* _Short problem_
Please repeat, exactly and with nothing added, the lines running from the line that contains "bpy.context.scene.collection.objects.link(empty)" to the line that contains "for node in", both lines included.

* _Supplied information_
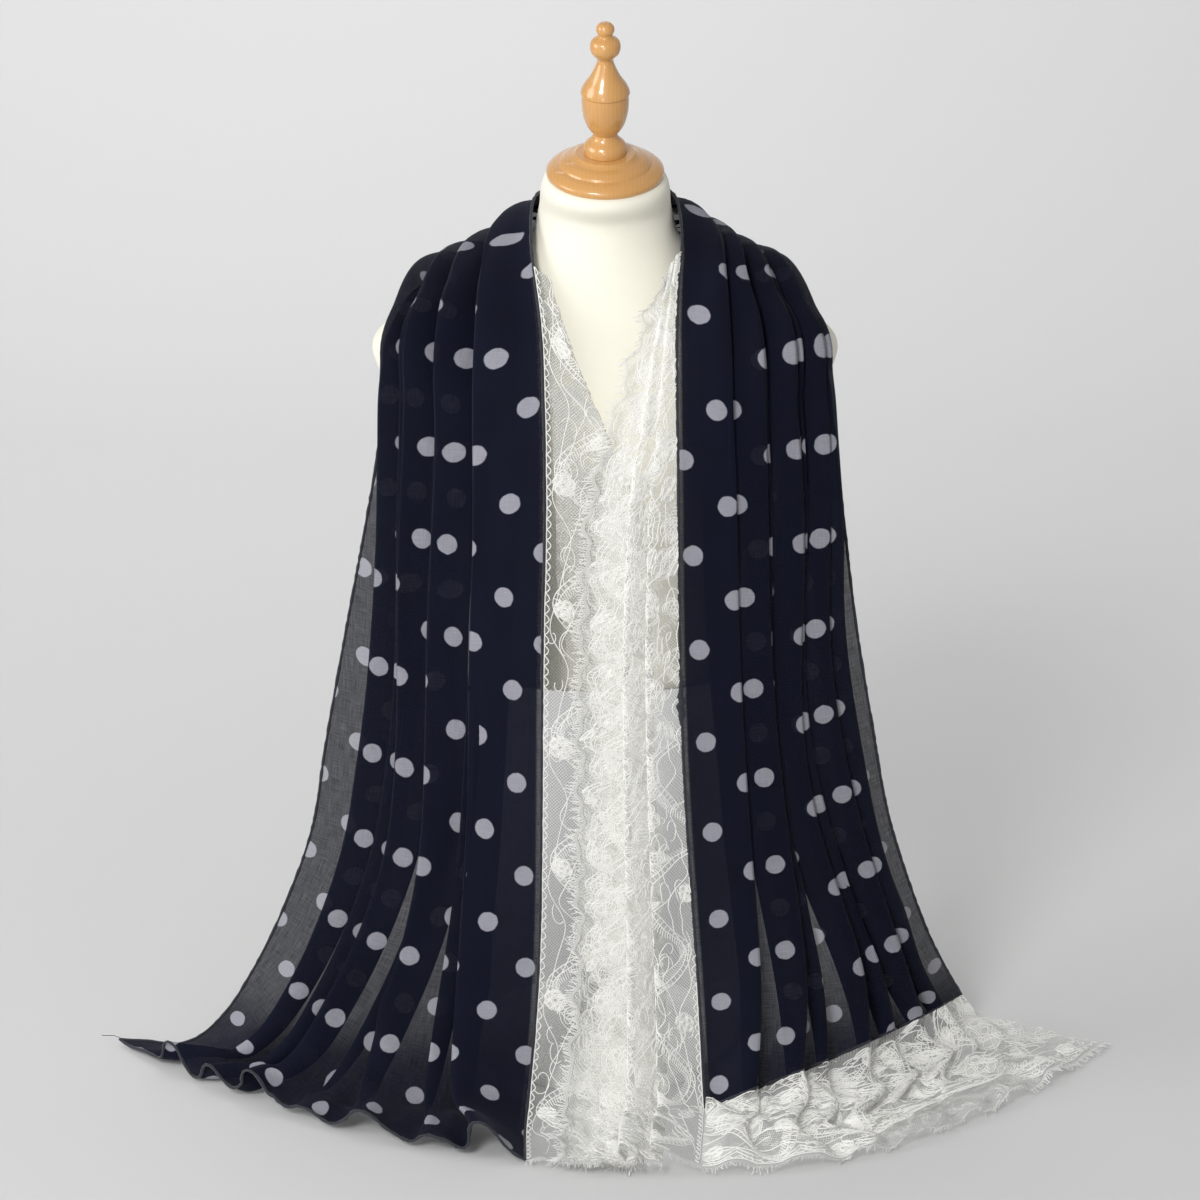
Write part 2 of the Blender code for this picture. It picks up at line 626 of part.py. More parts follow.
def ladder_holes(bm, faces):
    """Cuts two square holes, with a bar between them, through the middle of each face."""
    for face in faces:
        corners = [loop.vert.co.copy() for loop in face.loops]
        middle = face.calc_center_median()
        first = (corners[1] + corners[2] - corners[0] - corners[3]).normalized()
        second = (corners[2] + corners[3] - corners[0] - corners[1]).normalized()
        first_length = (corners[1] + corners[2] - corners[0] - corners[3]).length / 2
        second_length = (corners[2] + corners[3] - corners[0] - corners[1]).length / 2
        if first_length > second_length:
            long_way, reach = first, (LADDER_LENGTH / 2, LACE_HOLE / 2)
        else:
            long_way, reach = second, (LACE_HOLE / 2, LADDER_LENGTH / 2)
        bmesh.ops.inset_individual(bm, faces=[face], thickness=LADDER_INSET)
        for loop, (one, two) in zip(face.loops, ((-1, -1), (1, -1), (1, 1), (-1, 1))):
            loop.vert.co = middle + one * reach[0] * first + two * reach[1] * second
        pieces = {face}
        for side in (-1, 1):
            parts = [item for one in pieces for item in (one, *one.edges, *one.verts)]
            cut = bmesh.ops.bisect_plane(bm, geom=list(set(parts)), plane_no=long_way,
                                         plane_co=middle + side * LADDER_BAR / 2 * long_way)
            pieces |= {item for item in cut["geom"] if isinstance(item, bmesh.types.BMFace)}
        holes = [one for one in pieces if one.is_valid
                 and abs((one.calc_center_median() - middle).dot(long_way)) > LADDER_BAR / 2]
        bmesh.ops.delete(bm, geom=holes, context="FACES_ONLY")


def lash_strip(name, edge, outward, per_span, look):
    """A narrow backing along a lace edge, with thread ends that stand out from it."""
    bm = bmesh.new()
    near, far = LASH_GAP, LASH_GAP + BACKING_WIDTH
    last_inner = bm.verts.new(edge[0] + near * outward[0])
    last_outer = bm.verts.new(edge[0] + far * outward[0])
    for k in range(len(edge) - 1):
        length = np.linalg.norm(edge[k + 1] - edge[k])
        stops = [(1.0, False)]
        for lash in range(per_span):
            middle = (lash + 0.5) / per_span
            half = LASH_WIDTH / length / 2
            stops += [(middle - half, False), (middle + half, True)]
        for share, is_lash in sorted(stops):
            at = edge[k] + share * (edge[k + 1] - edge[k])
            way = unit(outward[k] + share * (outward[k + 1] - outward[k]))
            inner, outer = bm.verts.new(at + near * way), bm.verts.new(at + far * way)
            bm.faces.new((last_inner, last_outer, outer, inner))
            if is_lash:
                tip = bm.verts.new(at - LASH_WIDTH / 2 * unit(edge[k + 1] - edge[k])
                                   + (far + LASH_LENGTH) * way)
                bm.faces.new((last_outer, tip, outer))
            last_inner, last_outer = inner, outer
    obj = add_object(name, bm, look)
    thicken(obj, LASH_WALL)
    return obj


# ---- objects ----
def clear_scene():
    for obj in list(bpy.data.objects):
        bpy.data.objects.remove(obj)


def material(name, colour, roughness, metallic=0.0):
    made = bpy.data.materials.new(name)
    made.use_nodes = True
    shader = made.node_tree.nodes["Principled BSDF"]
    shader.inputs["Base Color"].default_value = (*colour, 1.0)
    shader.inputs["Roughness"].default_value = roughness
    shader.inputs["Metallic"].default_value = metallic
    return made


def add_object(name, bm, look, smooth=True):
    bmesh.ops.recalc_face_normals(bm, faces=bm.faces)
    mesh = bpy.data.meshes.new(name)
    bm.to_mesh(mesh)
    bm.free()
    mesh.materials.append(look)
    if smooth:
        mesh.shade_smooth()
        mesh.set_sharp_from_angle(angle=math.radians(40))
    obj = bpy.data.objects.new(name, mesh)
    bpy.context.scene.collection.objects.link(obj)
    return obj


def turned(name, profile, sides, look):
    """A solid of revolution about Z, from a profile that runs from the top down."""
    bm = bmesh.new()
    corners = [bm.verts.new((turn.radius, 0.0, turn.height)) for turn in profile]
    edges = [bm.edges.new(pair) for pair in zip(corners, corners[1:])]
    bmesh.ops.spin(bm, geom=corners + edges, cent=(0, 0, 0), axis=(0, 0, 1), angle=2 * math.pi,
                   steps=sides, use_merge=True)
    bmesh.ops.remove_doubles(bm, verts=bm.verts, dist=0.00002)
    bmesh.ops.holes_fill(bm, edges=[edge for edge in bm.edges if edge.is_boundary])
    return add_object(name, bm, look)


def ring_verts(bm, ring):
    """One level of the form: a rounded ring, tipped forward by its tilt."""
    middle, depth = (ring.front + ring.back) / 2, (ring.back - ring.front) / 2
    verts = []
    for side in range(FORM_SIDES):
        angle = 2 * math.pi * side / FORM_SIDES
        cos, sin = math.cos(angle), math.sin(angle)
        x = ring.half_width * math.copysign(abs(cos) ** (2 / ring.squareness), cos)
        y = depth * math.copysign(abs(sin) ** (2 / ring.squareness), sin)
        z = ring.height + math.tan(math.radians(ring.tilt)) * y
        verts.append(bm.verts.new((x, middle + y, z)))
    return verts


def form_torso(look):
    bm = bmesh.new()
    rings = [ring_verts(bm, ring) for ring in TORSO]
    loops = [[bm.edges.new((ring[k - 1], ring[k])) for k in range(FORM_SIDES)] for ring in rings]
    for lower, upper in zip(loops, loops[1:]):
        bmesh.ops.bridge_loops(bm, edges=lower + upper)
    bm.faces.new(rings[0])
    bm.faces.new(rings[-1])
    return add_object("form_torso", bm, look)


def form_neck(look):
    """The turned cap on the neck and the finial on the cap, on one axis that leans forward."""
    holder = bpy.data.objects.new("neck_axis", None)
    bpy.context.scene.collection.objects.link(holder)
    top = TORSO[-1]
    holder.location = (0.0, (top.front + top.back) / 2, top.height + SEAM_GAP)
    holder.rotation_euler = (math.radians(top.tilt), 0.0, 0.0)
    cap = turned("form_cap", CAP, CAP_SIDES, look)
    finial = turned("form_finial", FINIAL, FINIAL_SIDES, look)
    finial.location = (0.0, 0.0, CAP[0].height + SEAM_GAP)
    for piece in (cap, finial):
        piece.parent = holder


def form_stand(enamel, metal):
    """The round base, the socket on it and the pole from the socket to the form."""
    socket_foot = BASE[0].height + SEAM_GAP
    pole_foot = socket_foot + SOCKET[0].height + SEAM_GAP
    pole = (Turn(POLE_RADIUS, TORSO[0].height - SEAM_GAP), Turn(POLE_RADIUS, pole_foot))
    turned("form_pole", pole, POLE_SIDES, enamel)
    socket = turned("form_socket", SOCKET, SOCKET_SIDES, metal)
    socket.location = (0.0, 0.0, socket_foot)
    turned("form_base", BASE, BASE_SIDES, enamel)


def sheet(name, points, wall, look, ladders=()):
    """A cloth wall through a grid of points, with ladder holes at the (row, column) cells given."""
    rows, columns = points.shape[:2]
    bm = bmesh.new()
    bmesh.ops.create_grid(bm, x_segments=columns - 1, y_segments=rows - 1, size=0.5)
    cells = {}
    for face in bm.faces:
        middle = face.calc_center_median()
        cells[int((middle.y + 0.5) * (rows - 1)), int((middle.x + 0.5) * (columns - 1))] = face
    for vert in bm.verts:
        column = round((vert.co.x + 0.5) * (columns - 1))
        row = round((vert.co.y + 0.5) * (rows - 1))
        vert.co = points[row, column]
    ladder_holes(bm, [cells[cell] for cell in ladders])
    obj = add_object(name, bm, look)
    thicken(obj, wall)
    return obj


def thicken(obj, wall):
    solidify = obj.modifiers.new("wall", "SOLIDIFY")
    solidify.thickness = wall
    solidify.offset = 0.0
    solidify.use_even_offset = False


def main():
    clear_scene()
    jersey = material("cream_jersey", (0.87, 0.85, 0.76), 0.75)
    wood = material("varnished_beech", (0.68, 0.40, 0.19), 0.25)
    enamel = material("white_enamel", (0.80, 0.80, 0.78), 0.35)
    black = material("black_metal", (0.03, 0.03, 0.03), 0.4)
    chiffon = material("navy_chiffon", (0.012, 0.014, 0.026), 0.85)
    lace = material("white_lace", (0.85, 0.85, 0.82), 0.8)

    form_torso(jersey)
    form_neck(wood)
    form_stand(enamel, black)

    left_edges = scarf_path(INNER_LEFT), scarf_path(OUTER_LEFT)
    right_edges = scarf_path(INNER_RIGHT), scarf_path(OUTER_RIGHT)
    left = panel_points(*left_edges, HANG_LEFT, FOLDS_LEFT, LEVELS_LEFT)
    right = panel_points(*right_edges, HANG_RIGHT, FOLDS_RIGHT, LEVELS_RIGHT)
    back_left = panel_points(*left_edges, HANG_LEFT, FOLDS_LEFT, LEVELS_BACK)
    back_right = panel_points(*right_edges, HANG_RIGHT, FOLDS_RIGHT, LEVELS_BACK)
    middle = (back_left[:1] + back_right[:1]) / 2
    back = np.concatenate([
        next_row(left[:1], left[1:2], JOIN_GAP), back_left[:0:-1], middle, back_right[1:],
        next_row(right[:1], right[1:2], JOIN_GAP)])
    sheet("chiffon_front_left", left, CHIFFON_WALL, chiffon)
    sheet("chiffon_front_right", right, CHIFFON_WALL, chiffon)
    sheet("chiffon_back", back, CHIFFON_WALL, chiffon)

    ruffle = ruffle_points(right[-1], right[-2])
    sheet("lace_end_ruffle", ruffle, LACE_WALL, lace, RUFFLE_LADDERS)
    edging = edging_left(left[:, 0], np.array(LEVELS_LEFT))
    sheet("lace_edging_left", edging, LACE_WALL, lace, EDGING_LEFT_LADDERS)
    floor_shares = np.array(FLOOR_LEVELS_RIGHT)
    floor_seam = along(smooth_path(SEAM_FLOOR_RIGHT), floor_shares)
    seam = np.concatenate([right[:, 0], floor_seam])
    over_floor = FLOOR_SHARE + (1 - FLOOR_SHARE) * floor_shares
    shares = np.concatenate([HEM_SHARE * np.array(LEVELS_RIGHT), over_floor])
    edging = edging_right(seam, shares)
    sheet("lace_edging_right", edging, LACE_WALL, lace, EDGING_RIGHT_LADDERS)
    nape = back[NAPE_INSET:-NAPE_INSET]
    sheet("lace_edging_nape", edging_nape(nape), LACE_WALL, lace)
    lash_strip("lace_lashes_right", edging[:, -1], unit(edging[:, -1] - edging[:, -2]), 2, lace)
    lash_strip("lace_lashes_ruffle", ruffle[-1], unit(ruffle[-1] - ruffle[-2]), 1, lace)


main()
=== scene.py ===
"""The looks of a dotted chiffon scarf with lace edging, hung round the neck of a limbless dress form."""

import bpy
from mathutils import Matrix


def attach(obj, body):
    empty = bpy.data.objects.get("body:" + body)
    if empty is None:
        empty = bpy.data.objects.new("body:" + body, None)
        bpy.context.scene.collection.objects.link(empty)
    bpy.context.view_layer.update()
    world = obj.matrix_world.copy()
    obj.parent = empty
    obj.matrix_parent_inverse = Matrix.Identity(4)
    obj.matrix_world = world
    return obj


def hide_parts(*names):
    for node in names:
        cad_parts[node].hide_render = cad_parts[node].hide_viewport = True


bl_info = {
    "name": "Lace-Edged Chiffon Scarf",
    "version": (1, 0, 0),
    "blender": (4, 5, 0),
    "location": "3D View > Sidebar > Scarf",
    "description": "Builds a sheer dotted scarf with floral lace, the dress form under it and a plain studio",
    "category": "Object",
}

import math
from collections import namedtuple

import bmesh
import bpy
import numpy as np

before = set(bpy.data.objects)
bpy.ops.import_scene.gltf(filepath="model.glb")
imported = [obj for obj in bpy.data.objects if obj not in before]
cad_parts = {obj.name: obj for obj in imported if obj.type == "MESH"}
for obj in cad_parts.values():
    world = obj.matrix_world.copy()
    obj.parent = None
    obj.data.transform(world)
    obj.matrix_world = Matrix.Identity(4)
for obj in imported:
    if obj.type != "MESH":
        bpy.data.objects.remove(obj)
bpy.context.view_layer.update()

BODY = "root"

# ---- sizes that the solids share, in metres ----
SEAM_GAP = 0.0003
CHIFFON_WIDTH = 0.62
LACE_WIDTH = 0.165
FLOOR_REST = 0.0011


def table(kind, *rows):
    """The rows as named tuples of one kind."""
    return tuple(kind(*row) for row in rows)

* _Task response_
        bpy.context.scene.collection.objects.link(empty)
    bpy.context.view_layer.update()
    world = obj.matrix_world.copy()
    obj.parent = empty
    obj.matrix_parent_inverse = Matrix.Identity(4)
    obj.matrix_world = world
    return obj


def hide_parts(*names):
    for node in names:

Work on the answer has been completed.